Подсудимые заняли свои места. Слева, за отдельным столом, пять адвокатов, справа — прокурор. «Суд идет», — громко сказал секретарь и в зал вошла судейская коллегия в красных мантиях и беретах. Фельфе знал, что приговор уже предопределен и суд — это чисто формальное дело. Тем не менее он рассматривал этот процесс не только как юридическую борьбу, но и как трибуну для выражения своей гражданской политической позиции, которая привела его к решению о сотрудничестве с советской разведкой.
К большому огорчению, возможности для выступления на суде были строго ограничены. Председательствующий внимательно следил, чтобы главный подсудимый не сказал что-нибудь лишнее. Он неоднократно прерывал выступления Фельфе, а порой и лишал слова. В такой неравной борьбе прошло две недели «правосудия». Наконец, был объявлен приговор: «…принимая во внимание многолетнюю деятельность и значение переданных материалов, вина X. Фельфе очень велика. Он представлял большую опасность прежде всего в связи с важным служебным положением, высоким интеллектуальным уровнем… Учитывая это, X. Фельфе приговаривается к 14 годам тюремного заключения, без зачета срока нахождения под следствием».

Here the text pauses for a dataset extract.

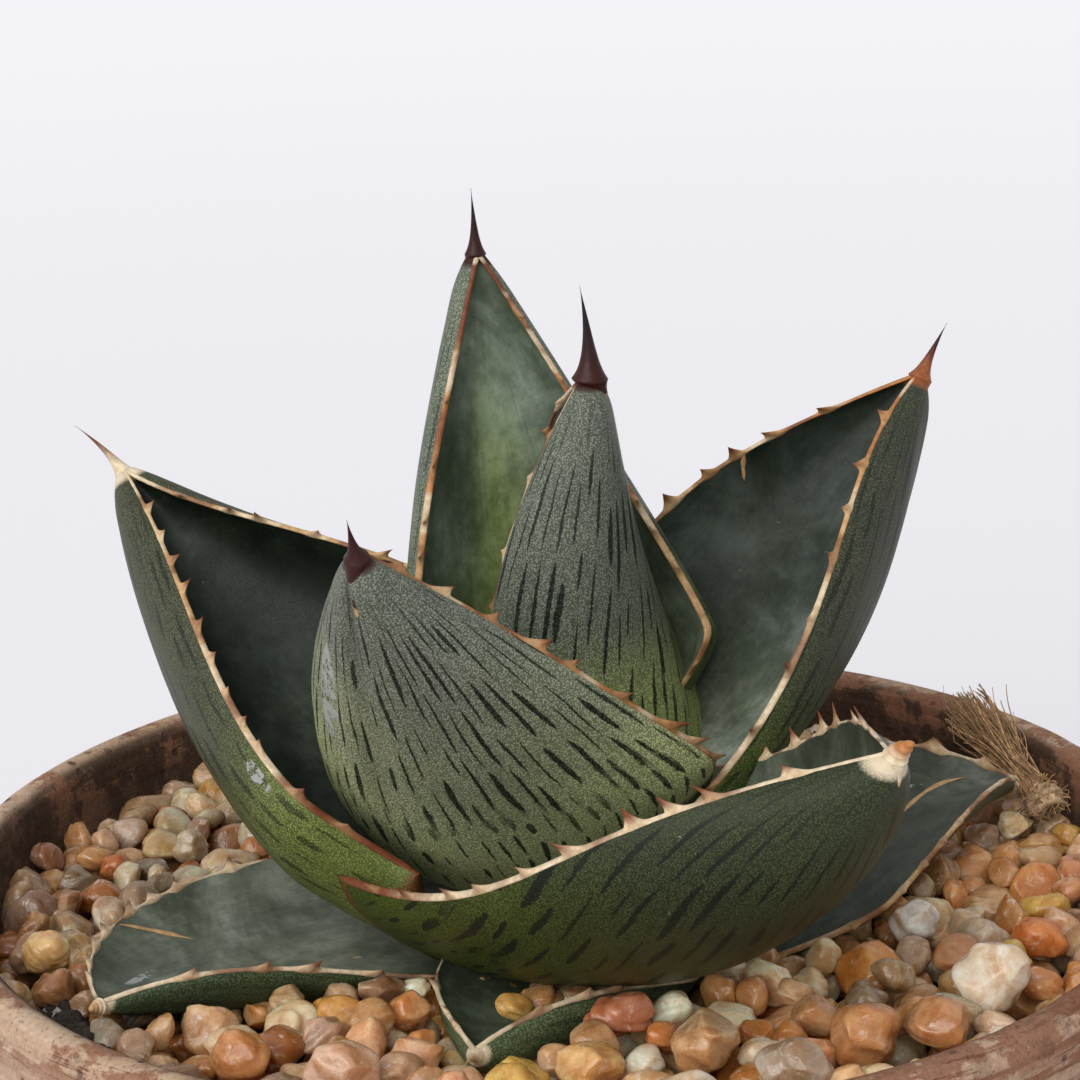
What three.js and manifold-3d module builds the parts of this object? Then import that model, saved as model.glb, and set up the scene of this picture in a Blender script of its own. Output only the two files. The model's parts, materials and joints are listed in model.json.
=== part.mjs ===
// A young agave in a shallow stoneware bowl, top-dressed with rounded quartz gravel.
// Millimetres, +Z up. The origin is the centre of the foot; the front faces -Y.
import * as THREE from 'three';
import { mergeVertices } from 'three/addons/utils/BufferGeometryUtils.js';
import Module from 'manifold-3d';

const wasm = await Module();
wasm.setup();

// ---- driving dimensions ---------------------------------------------------------------

const RIM_RADIUS = 95;
const POT_HEIGHT = 66;
const WALL = 6.7;
const FOOT_RADIUS = 60;
const FOOT_WIDTH = 8;
const FOOT_HEIGHT = 4;
const FLOOR_TOP = 12;
const DRAIN_RADIUS = 6.5;
const BOWL_SWELL = 0.9; // below 1 the wall flares early and stands up towards the lip

const SOIL_TOP = 48;
const GRAVEL_TOP = 56.5;
const GRAVEL_BUMP = 0.9;
const CLEARANCE = 0.3; // air between pieces that touch
const WALL_CLEARANCE = 0.5;

const LATHE_SEGMENTS = 40;
const MIDRIB_STEPS = 40;
const RING_EVERY = 4; // midrib steps between two rings of a leaf
const SECTION_POINTS = 7; // points across one face of a leaf
const BLADE_END = 0.975; // share of the midrib where the blade turns into the spine
const SPINE_RADIUS = 1.6;
const SPINE_RINGS = 3;
const MARGIN_THIN = 0.72; // how much thinner a leaf is at its margin than at its midrib
const TIP_THICKNESS = 0.45; // thickness at the tip, as a share of the thickness at the base

// ---- leaves, from the innermost to the outermost --------------------------------------
// heading: degrees round the stem, 0 to the front, 90 to +X; turn: change by the tip
// rise: [degrees above level at the base, at the tip, exponent of the change]
// half: flat half widths to the left and right of the midrib
// outline: [share of width at the base, station of greatest width, exponent of the taper]
// cup: degrees that each half curls, [left, right, tip]; twist: [base, tip] in degrees
// spine: [length, yaw, pitch]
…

«Человек, который знал очень много» — под таким заголовком крупнейший западногерманский журнал «Штерн» писал о Фельфе то, что многое было в пространном обвинительном заключении суда: «…в течение 10 лет благодаря Фельфе Советский Союз все знал, что происходило в БНД. С помощью двух фотоаппаратов «Минокс» он фотографировал все проходящие через него документы: совершенно секретные отчеты БНД, сообщения БФФ, протоколы закрытых конференций, секретные данные картотек. Каждый месяц курьер доставлял в Берлин восемь — десять заснятых пленок и две — три минимагнитные кассеты, спрятанные в атташе-кейсе с двойным дном. Всего Фельфе передал Советскому Союзу 15 тысяч фотокопий секретных документов… Арест суперагентов X. Фельфе и Г. Клеменса оказался горькой пилюлей для советской секретной службы. Но еще большим поражением это стало для БНД. Центр в Пуллахе был полностью дезорганизован».